Lower infrastructure load

Less data means fewer CPU cycles and IO operations. Systems become more responsive, and fewer nodes are required for indexing, parsing, or storage.

Energy savings

Every message that is not transmitted or processed avoids compute, network, and cooling overhead. Rsyslog’s lightweight design ensures that reduction happens with minimal impact at the source.

5. A Foundation for Leaner Pipelines

Rsyslog’s flexibility makes it useful not only as a traditional syslog daemon but as a modern log-routing fabric capable of shaping traffic across multiple pipeline layers. Multi-stage reduction, tiered routing, and the concept of reduction statistics provide a practical path toward leaner pipelines that remain compliant and operationally safe.

These capabilities already power large-scale production deployments in enterprises and service providers. As logging costs continue to rise and sustainability requirements tighten, efficient pipeline design will become an increasingly important part of real-world observability strategies.

Concise CS Summary

This section summarizes the article through a Computer Science lens, offering a compact conceptual model for engineering-oriented readers.

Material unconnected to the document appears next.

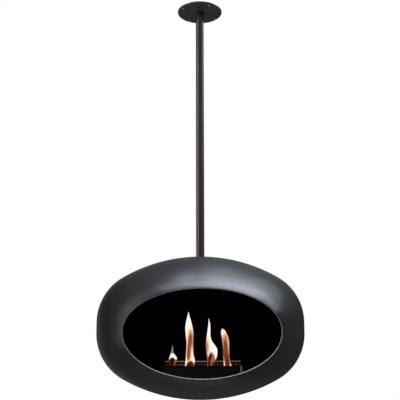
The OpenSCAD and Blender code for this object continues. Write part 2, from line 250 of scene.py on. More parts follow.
def fibre_mat(name):
    """Ceramic fibre: matted strands, off-white, singed in patches."""
    m, nt, out = new_mat(name)
    tc = nt.nodes.new("ShaderNodeTexCoord").outputs["Object"]
    p = nt.nodes.new("ShaderNodeBsdfPrincipled")
    strands = noise_tex(nt, tc, 420.0, 6.0, 0.7, (1.0, 0.35, 1.0))
    cross = noise_tex(nt, tc, 380.0, 6.0, 0.7, (0.3, 1.0, 1.0))
    singe = noise_tex(nt, tc, 26.0, 4.0, 0.6)
    mix = nt.nodes.new("ShaderNodeMix")
    mix.data_type = "RGBA"
    mix.inputs["B"].default_value = (0.16, 0.12, 0.09, 1.0)
    nt.links.new(remap(nt, singe.outputs["Fac"], 0.0, 0.55, 0.45, 0.75), mix.inputs["Factor"])
    nt.links.new(mix_rgb(nt, remap(nt, strands.outputs["Fac"], 0.0, 1.0), (0.50, 0.47, 0.43), (0.74, 0.72, 0.68)), mix.inputs["A"])
    nt.links.new(mix.outputs["Result"], p.inputs["Base Color"])
    p.inputs["Roughness"].default_value = 0.95
    p.inputs["Specular IOR Level"].default_value = 0.1
    nt.links.new(bump(nt, [(strands.outputs["Fac"], 0.7, 0.0008), (cross.outputs["Fac"], 0.6, 0.0008)]), p.inputs["Normal"])
    nt.links.new(p.outputs["BSDF"], out.inputs["Surface"])
    return m


M = {
    "dome": coat("dome_coat", (0.030, 0.030, 0.030), (0.034, 0.034, 0.034), 0.296, 0.014, grain_strength=0.10, peel_strength=0.02),
    # Painted highlight: the rim's cut face is coated black like the dome; this light grey stands in for the bright line
    # the lamps draw along the edge.
    "edge": coat("rim_painted_highlight", (0.40, 0.40, 0.40), (0.52, 0.52, 0.52), 0.40, 0.05, grain=900.0, grain_strength=0.15),
    # Partly painted shade: the inside's own black paint, made far darker and flatter than the outer coat so that the
    # inside stays black under the lamps; also used on the swivel hub inside.
    "inner": coat("inner_coat", (0.0025, 0.0025, 0.0025), (0.0045, 0.0045, 0.0045), 0.92, 0.05, spec=0.02, grain=900.0, grain_strength=0.3),
    # Painted light: the plate has the same satin black as the pole; this grey stands in for the light on its underside.
    "plate": coat("plate_coat", (0.150, 0.145, 0.137), (0.176, 0.170, 0.162), 0.14, 0.02, spec=0.8, grain_strength=0.04, peel_strength=0.008),
    "pole": coat("pole_coat", (0.066, 0.054, 0.058), (0.078, 0.064, 0.068), 0.254, 0.014, grain=2200.0, grain_strength=0.05, peel_strength=0.008),
    "paint": coat("stove_paint", (0.010, 0.010, 0.010), (0.016, 0.015, 0.015), 0.70, 0.06, spec=0.25, grain=1000.0, grain_strength=0.3),
    "casing": coat("casing_paint", (0.017, 0.0163, 0.015), (0.023, 0.022, 0.020), 0.60, 0.06, spec=0.22, grain=1100.0, grain_strength=0.25),
    "screw": metal("zinc_steel", (0.42, 0.42, 0.41), (0.62, 0.62, 0.60), 0.34, 0.08, scale=500.0, lines=0.08),
    "turned": metal("turned_steel", (0.26, 0.26, 0.27), (0.42, 0.42, 0.42), 0.38, 0.08, (0.05, 0.05, 1.0), 700.0, 0.2),
    "stainless": metal("stainless", (0.40, 0.40, 0.41), (0.58, 0.58, 0.58), 0.30, 0.07, (0.05, 0.05, 1.0), 700.0, 0.15),
    "acetal": plastic("black_acetal", (0.020, 0.020, 0.020), (0.034, 0.034, 0.034), 0.42),
    "bronze": metal("sintered_bronze", (0.42, 0.27, 0.12), (0.62, 0.43, 0.22), 0.42, 0.08, scale=900.0, lines=0.25),
    "tank": metal("heat_tinted_steel", (0.30, 0.29, 0.28), (0.46, 0.45, 0.43), 0.36, 0.08, (1.0, 0.04, 1.0), 900.0, 0.12, tint=(0.26, 0.15, 0.07)),
    # Painted light: the lid is blackened steel; its light pink colour, with pink patches, stands in for the flames'
    # glow on its rear lip. Below the deck's top and at the left end the glow is left out and the lid turns near black.
    "lid": metal("lid_steel_painted_flame_glow", (0.72, 0.50, 0.47), (0.88, 0.64, 0.60), 0.42, 0.05, (0.03, 1.0, 1.0), 900.0, 0.12, tint=(0.66, 0.44, 0.41), metallic=0.25,
                 dark_zones=[("Z", DECK + 0.0028, DECK + 0.0014), ("X", -0.099, -0.107)]),
    "rail": metal("rail_steel", (0.26, 0.19, 0.18), (0.42, 0.32, 0.30), 0.46, 0.06, (1.0, 0.04, 1.0), 900.0, 0.12, tint=(0.18, 0.10, 0.09), metallic=0.5, dark_zones=[("X", -0.080, -0.104)]),
    "deck": deck_paint("deck_paint"),
    "handle": metal("brushed_handle", (0.62, 0.62, 0.63), (0.78, 0.78, 0.79), 0.42, 0.05, (1.0, 1.0, 0.04), 1200.0, 0.12, metallic=0.4),
    "fibre": fibre_mat("ceramic_fibre"),
}

NODE_MAT = {
    "ceiling_plate": "plate", "ceiling_screws": "screw", "pole_screw": "screw", "pole_top_plug": "turned",
    "pole_tube": "pole", "pole_foot": "turned", "swivel_stud": "stainless", "top_washer": "acetal",
    "thrust_washer": "stainless", "swivel_nut": "stainless", "dome_upper": "dome", "dome_lower": "dome",
    "swivel_hub": "inner", "swivel_bush": "bronze", "shield_standoffs": "paint", "heat_shield": "paint",
    "shield_screws": "screw", "tray_bosses": "paint", "burner_tray": "paint", "tray_screws": "screw",
    "burner_clips": "paint", "burner_casing": "casing", "fuel_tank": "tank", "fuel_wool": "fibre",
    "wool_grid": "tank", "burner_deck": "deck", "lid_rails": "rail", "rail_rivets": "screw",
    "lid_plate": "lid", "lid_handle": "handle", "handle_rivets": "screw",
}
for n, o in NODES.items():
    o.data.materials.clear()
    o.data.materials.append(M[NODE_MAT[n]])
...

• Multi-stage reduction applies classical pipeline optimization: each stage prunes complexity and volume, reducing downstream cost and load.
• Deterministic filtering implements early decision-making with predictable semantics, minimizing unnecessary data propagation.
• Tiered routing is an information-flow partitioning strategy, mapping message classes to cost-appropriate sinks.
• Reduction statistics represent metadata for transformation provenance, enabling verification of correctness and behavioural drift detection.
• Energy impact follows amortized analysis: each dropped message avoids compute, memory, storage, and cooling overhead along the entire pipeline.
• Cost behaviour is governed by asymptotic effects: small reductions early compound into large reductions at O(n) and O(n log n) backends.
• Rsyslog functions as a low-overhead routing fabric in a distributed system, providing efficient, verifiable control over log information flow.